When real physical objects become black holes, the light they emit to distant observers becomes highly redshifted as the event horizon size is approached as seen by distant observers. The details can be found in 'Gravitation' written by Misner, Thorne and Wheeler . As the surface of the star reaches the horizon, its light is infinitely redshifted. In the reference frame of the star's surface, as it just passes the horizon radius, it has emitted a finite number of photons just outside of the horizon, and it is these that may escape to distant observers. The problem is that they are increasingly redshifted as the surface emitting them gets closer to the event horizon. In the limit, the last photon is almost infinitely redshifted. Also, gravitational time dilation occurs so that the interval between the emission of each photon lengthens dramatically as the event horizon is approached, and the intensity of the light exponentially decreases in time. The net effect is that to the outside observer, the surface of the star fades within a few seconds and its wavelength of peak emission shifts from X-ray to optical energies, all the way out to infrared and radio wavelengths. X-ray astronomers recently discovered just this fading effect in the X-ray light from a black hole a few thousand light years from Earth.

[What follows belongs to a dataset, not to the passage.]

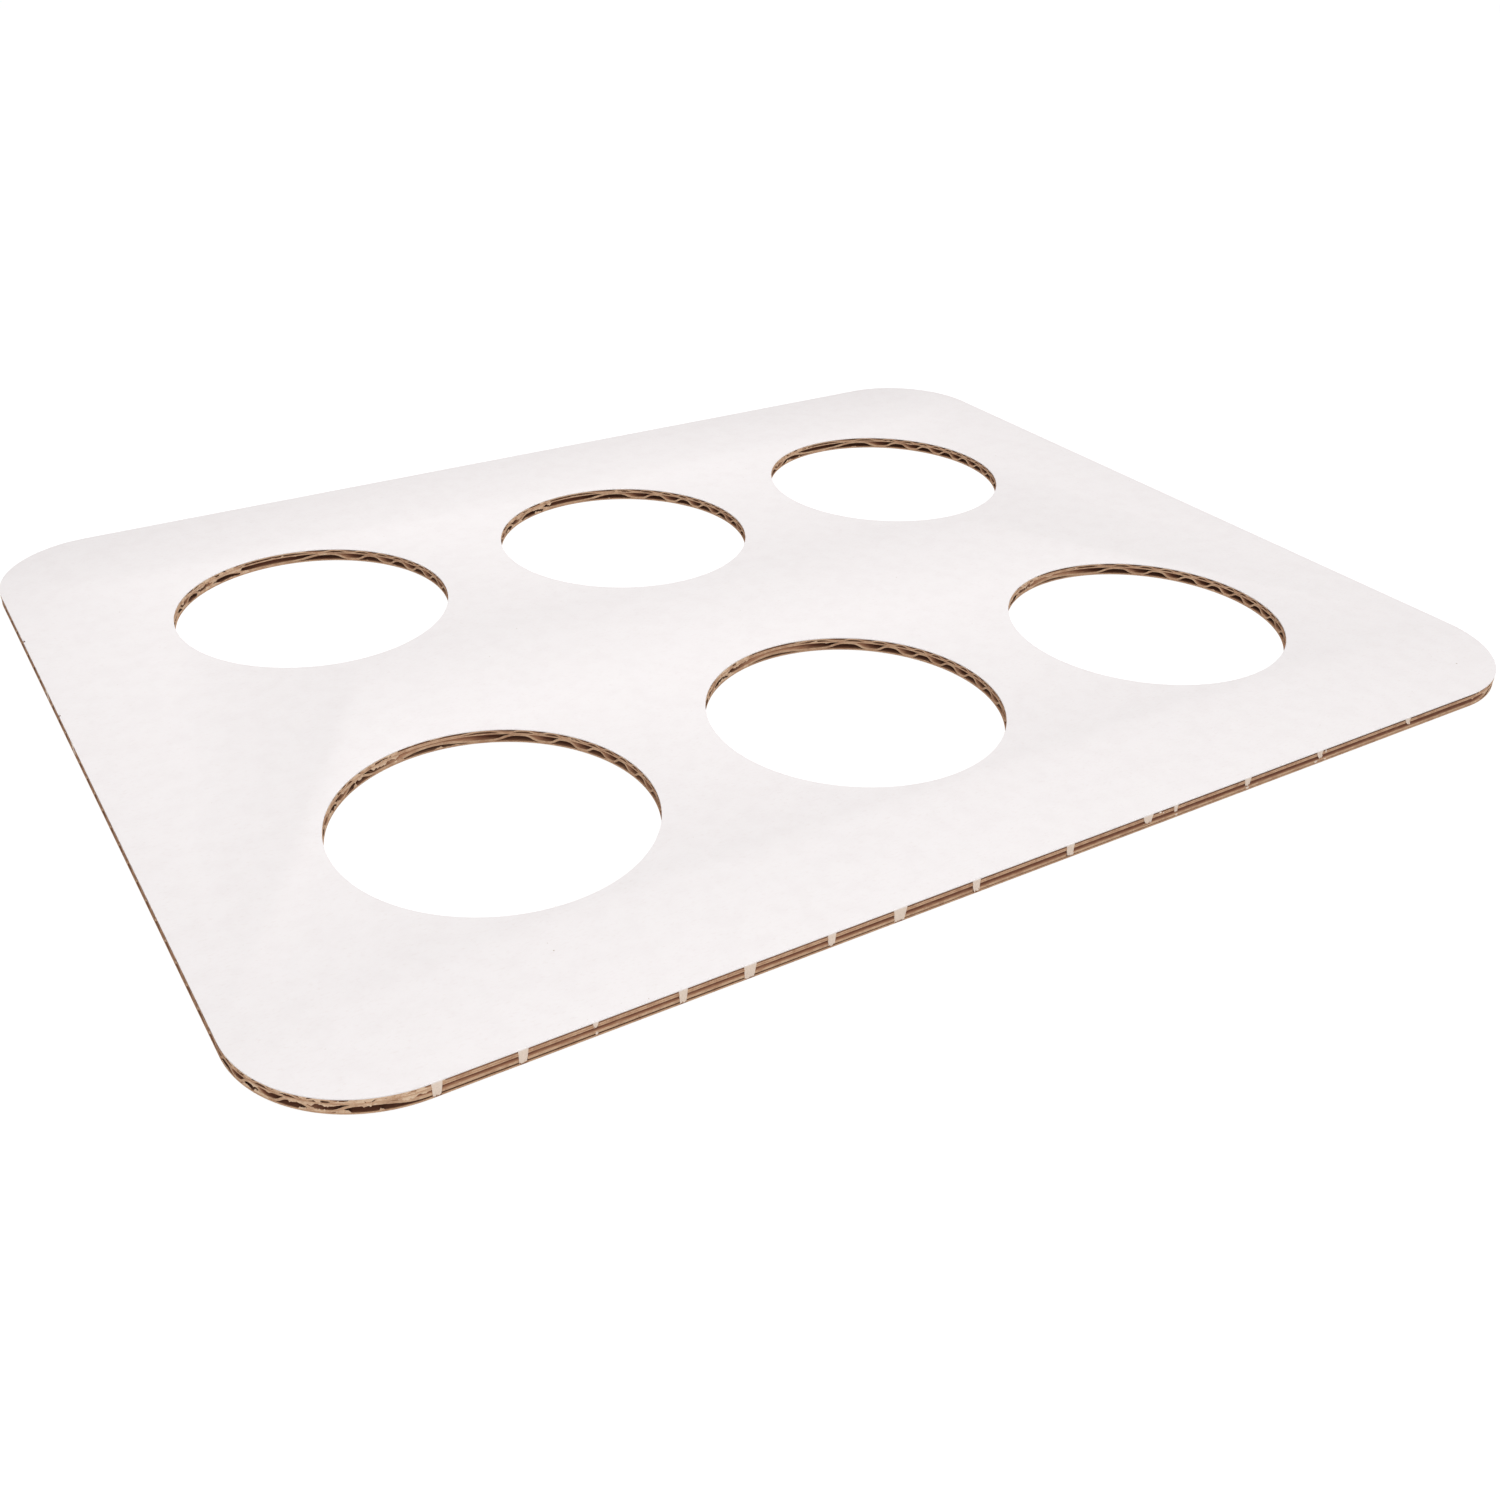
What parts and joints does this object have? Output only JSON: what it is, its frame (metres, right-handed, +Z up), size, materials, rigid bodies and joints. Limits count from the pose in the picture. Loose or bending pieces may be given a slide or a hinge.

The view is completely different from the reference frame fo the star. Nothing weird happens when the surface crosses the event horizon radius. Even the view out into distant space may be unchanged except that incoming light get highly blueshifted as it falls down the gravitational well of the black hole and passes the horizon. But, after passage, no light can escape the hole, and furthermore, the mathematics show that no stable orbits are possible inside. Space-time itself is collapsing.